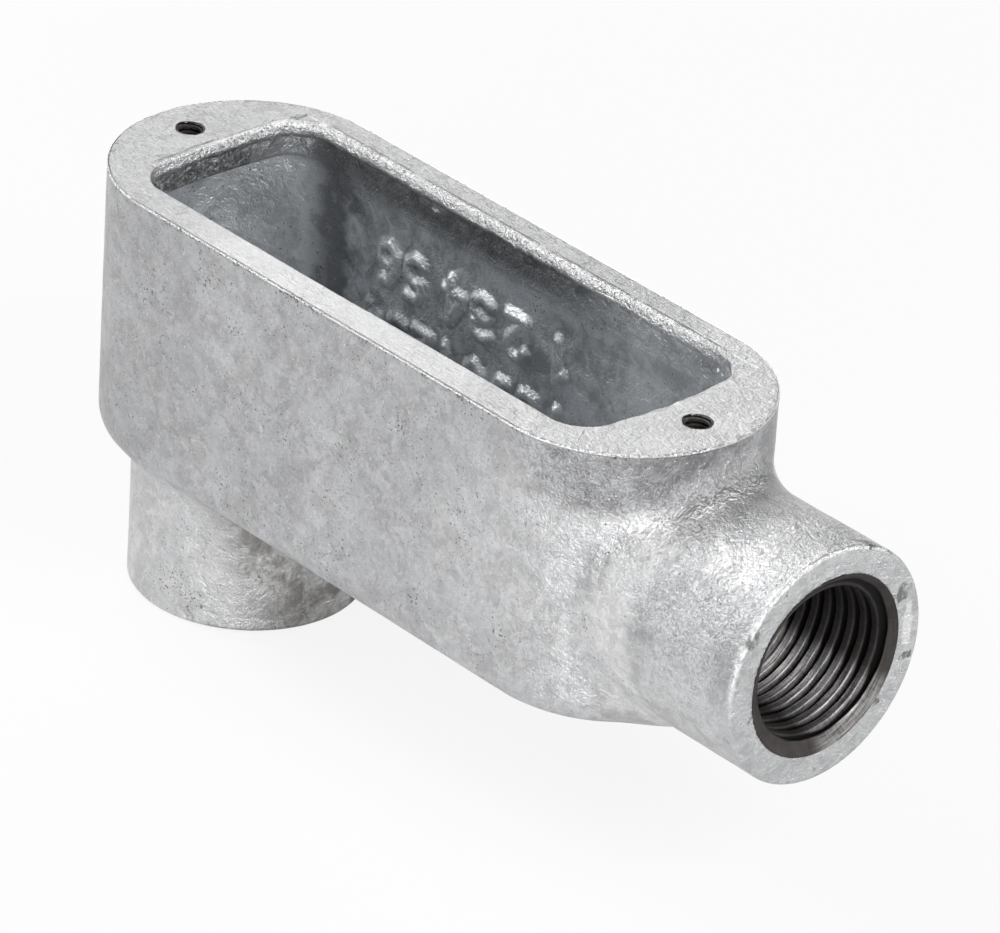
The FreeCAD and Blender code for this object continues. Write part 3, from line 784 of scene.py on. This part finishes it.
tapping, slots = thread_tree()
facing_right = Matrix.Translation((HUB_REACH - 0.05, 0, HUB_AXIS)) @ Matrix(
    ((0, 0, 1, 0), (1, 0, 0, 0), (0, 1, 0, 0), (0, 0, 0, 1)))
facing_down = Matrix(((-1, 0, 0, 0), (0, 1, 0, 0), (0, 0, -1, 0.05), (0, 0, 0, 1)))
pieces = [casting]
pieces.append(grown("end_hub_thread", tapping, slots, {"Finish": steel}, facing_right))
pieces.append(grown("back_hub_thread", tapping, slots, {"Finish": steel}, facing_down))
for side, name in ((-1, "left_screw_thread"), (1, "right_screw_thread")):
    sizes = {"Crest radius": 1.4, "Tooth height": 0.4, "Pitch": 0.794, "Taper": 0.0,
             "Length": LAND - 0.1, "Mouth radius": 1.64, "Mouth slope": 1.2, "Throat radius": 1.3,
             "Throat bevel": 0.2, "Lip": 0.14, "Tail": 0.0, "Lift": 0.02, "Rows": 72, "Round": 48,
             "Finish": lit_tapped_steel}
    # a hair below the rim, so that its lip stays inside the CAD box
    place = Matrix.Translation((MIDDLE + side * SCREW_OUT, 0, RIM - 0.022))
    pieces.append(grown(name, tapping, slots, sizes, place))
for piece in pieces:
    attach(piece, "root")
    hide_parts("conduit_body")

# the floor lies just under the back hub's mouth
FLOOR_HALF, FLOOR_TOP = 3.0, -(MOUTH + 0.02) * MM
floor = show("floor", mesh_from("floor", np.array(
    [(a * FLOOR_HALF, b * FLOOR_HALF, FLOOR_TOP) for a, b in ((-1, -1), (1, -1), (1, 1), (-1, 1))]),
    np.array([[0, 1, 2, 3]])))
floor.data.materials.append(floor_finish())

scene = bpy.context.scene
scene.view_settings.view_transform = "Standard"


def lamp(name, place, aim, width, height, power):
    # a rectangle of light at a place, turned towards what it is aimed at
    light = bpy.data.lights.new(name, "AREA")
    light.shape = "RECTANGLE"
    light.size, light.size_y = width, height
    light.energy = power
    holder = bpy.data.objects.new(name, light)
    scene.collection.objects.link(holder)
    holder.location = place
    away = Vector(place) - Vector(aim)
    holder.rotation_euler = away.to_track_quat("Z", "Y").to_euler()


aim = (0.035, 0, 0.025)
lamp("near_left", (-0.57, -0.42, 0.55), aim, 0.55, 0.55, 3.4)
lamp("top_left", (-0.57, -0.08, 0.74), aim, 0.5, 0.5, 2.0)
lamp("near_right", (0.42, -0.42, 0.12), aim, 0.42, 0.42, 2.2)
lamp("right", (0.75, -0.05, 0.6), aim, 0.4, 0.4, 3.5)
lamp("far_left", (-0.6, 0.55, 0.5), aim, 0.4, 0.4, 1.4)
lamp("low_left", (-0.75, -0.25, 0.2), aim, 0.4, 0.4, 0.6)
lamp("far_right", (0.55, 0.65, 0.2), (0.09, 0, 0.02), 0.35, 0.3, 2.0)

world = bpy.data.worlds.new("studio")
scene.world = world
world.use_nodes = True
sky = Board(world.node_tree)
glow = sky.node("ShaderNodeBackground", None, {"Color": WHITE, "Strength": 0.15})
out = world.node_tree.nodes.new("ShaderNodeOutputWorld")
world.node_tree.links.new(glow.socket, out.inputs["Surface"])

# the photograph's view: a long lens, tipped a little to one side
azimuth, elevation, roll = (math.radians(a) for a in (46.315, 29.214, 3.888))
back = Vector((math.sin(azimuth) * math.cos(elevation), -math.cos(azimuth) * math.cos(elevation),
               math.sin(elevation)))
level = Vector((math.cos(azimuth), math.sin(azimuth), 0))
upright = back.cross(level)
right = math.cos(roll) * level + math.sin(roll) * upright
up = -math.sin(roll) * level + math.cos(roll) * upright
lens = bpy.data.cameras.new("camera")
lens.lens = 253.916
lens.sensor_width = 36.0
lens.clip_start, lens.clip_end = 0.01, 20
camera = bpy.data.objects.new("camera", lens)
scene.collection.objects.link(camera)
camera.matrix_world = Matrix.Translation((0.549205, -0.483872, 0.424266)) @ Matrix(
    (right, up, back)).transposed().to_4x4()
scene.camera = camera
§
Copy out all of the lines above exactly.

_Correct output_
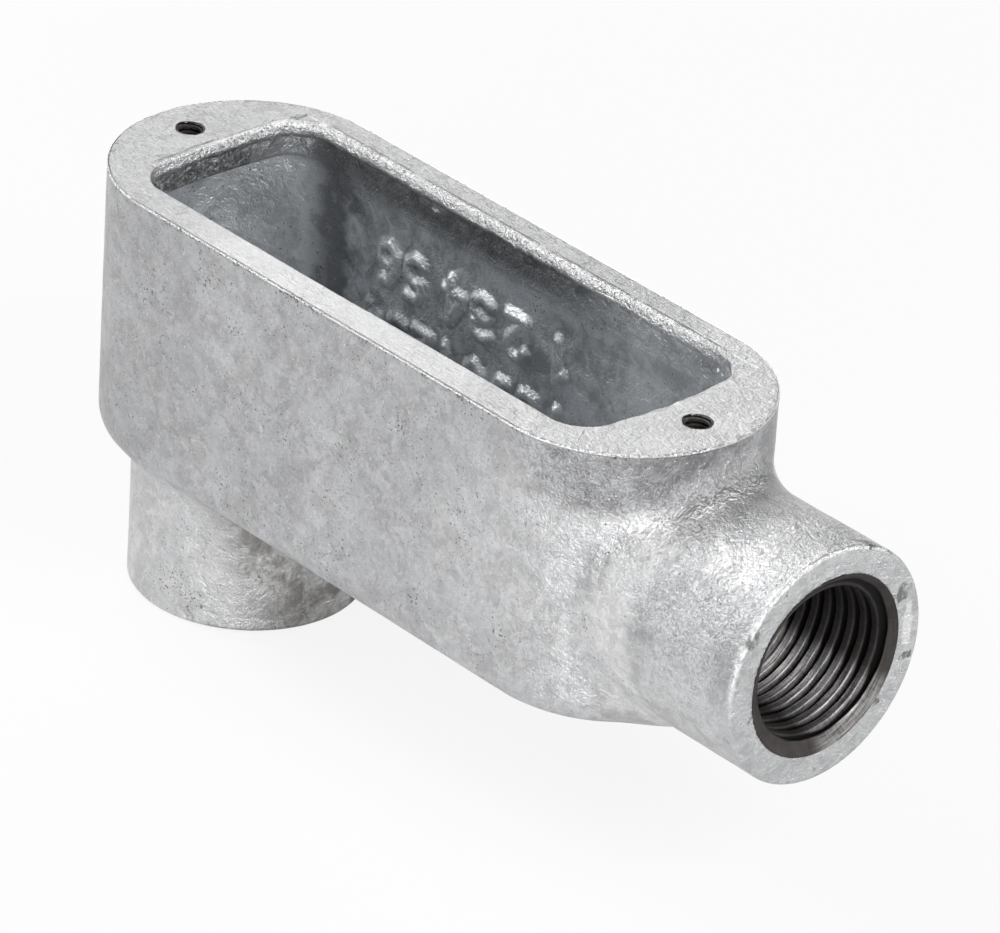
The FreeCAD and Blender code for this object continues. Write part 3, from line 784 of scene.py on. This part finishes it.
tapping, slots = thread_tree()
facing_right = Matrix.Translation((HUB_REACH - 0.05, 0, HUB_AXIS)) @ Matrix(
    ((0, 0, 1, 0), (1, 0, 0, 0), (0, 1, 0, 0), (0, 0, 0, 1)))
facing_down = Matrix(((-1, 0, 0, 0), (0, 1, 0, 0), (0, 0, -1, 0.05), (0, 0, 0, 1)))
pieces = [casting]
pieces.append(grown("end_hub_thread", tapping, slots, {"Finish": steel}, facing_right))
pieces.append(grown("back_hub_thread", tapping, slots, {"Finish": steel}, facing_down))
for side, name in ((-1, "left_screw_thread"), (1, "right_screw_thread")):
    sizes = {"Crest radius": 1.4, "Tooth height": 0.4, "Pitch": 0.794, "Taper": 0.0,
             "Length": LAND - 0.1, "Mouth radius": 1.64, "Mouth slope": 1.2, "Throat radius": 1.3,
             "Throat bevel": 0.2, "Lip": 0.14, "Tail": 0.0, "Lift": 0.02, "Rows": 72, "Round": 48,
             "Finish": lit_tapped_steel}
    # a hair below the rim, so that its lip stays inside the CAD box
    place = Matrix.Translation((MIDDLE + side * SCREW_OUT, 0, RIM - 0.022))
    pieces.append(grown(name, tapping, slots, sizes, place))
for piece in pieces:
    attach(piece, "root")
    hide_parts("conduit_body")

# the floor lies just under the back hub's mouth
FLOOR_HALF, FLOOR_TOP = 3.0, -(MOUTH + 0.02) * MM
floor = show("floor", mesh_from("floor", np.array(
    [(a * FLOOR_HALF, b * FLOOR_HALF, FLOOR_TOP) for a, b in ((-1, -1), (1, -1), (1, 1), (-1, 1))]),
    np.array([[0, 1, 2, 3]])))
floor.data.materials.append(floor_finish())

scene = bpy.context.scene
scene.view_settings.view_transform = "Standard"


def lamp(name, place, aim, width, height, power):
    # a rectangle of light at a place, turned towards what it is aimed at
    light = bpy.data.lights.new(name, "AREA")
    light.shape = "RECTANGLE"
    light.size, light.size_y = width, height
    light.energy = power
    holder = bpy.data.objects.new(name, light)
    scene.collection.objects.link(holder)
    holder.location = place
    away = Vector(place) - Vector(aim)
    holder.rotation_euler = away.to_track_quat("Z", "Y").to_euler()


aim = (0.035, 0, 0.025)
lamp("near_left", (-0.57, -0.42, 0.55), aim, 0.55, 0.55, 3.4)
lamp("top_left", (-0.57, -0.08, 0.74), aim, 0.5, 0.5, 2.0)
lamp("near_right", (0.42, -0.42, 0.12), aim, 0.42, 0.42, 2.2)
lamp("right", (0.75, -0.05, 0.6), aim, 0.4, 0.4, 3.5)
lamp("far_left", (-0.6, 0.55, 0.5), aim, 0.4, 0.4, 1.4)
lamp("low_left", (-0.75, -0.25, 0.2), aim, 0.4, 0.4, 0.6)
lamp("far_right", (0.55, 0.65, 0.2), (0.09, 0, 0.02), 0.35, 0.3, 2.0)

world = bpy.data.worlds.new("studio")
scene.world = world
world.use_nodes = True
sky = Board(world.node_tree)
glow = sky.node("ShaderNodeBackground", None, {"Color": WHITE, "Strength": 0.15})
out = world.node_tree.nodes.new("ShaderNodeOutputWorld")
world.node_tree.links.new(glow.socket, out.inputs["Surface"])

# the photograph's view: a long lens, tipped a little to one side
azimuth, elevation, roll = (math.radians(a) for a in (46.315, 29.214, 3.888))
back = Vector((math.sin(azimuth) * math.cos(elevation), -math.cos(azimuth) * math.cos(elevation),
               math.sin(elevation)))
level = Vector((math.cos(azimuth), math.sin(azimuth), 0))
upright = back.cross(level)
right = math.cos(roll) * level + math.sin(roll) * upright
up = -math.sin(roll) * level + math.cos(roll) * upright
lens = bpy.data.cameras.new("camera")
lens.lens = 253.916
lens.sensor_width = 36.0
lens.clip_start, lens.clip_end = 0.01, 20
camera = bpy.data.objects.new("camera", lens)
scene.collection.objects.link(camera)
camera.matrix_world = Matrix.Translation((0.549205, -0.483872, 0.424266)) @ Matrix(
    (right, up, back)).transposed().to_4x4()
scene.camera = camera